The 44-ton vehicles will have to have six axles and will need to be equipped with air or some other form of road-friendly suspension. Six-axle lorries are on British roads already but until now they have been carrying less than capacity to remain within the legal limit.
Environmental groups had reservations about the Government's proposal, while road hauliers either welcomed the move or complained that it did not go far enough.
Bryan Colley, director general of the Road Haulage Association, said that the announcement was 'a step towards levelling the European
transport playing field where currently British hauliers operate at a weight and excise duty disadvantage.'
Forty-four ton lorries on six axles are permitted on roads in Denmark, Italy, Belgium and Luxembourg. In France and Germany they are permitted for combined lorries that carry containers to railheads. In Eire, Greece, Portugal and Spain the maximum weight on all lorries is 40 tonnes on six axles.
Fears that these heavier lorries could cause more damage to the nation's roads are unfounded, according to Brian Parker, a traffic and transport consultant. Mr Parker says that vehicles with the increased weight spread over six axles do less damage to road surfaces than lorries with fewer axles. He does not know, however, what effect heavier lorries will have on the nation's bridges.
Garry Turvey, the director general of the Freight Transport Association, attacked the move on the grounds that the weight limit should have been lifted to 44 tons for all lorries.

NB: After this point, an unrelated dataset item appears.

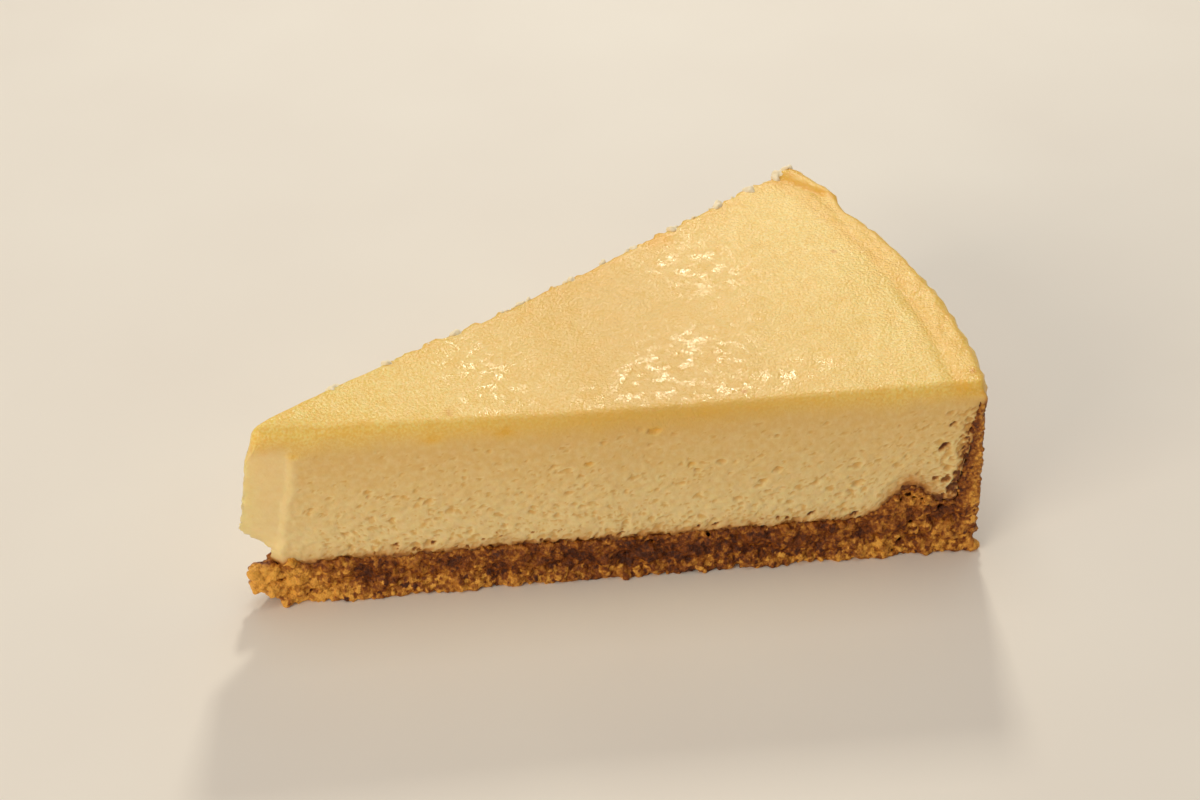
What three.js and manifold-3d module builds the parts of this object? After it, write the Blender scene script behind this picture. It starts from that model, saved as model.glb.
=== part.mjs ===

This, he claimed, would have taken more heavy goods vehicles off the road, reduced carbon-dioxide emissions and saved industry millions of pounds.
As it is, the Department of Transport estimates that 'over a period of time (unspecified)' it could lead to a reduction in the number of HGVs on British roads of 5,000. There are 606,337 HGVs - defined as anything weighing more than 7.5 tonnes except for buses, coaches and agricultural vehicles - on the road in the United Kingdom.
Tony Burton, a senior planner for the Council for the Protection of Rural England, said yesterday: 'There will need to be very strict enforcement to keep the lorries on the major roads and off rural roads. They should be on a very few designated routes.'
Transport 2000, the environmental pressure group, also wants strict measures to confine 44-ton lorries to designated routes (motorways and major trunk roads). But the Government has no plans to limit the heavy lorries to specific routes; ministers consider the idea to be inflexible, bureaucratic and difficult to enforce.
Transport 2000 is also worried because there are no restrictions on the distance the lorries will be allowed to travel to the railheads and there are no assurances that the new regulations will be adequately policed. It wants the distance travelled to or from rail terminals to be limited to about 30 miles.
The Department of Transport will consult interested parties on amending the Road Vehicles (Construction and Use) Regulations in the next few weeks with a view to allowing the heavier lorries on the roads by early next year.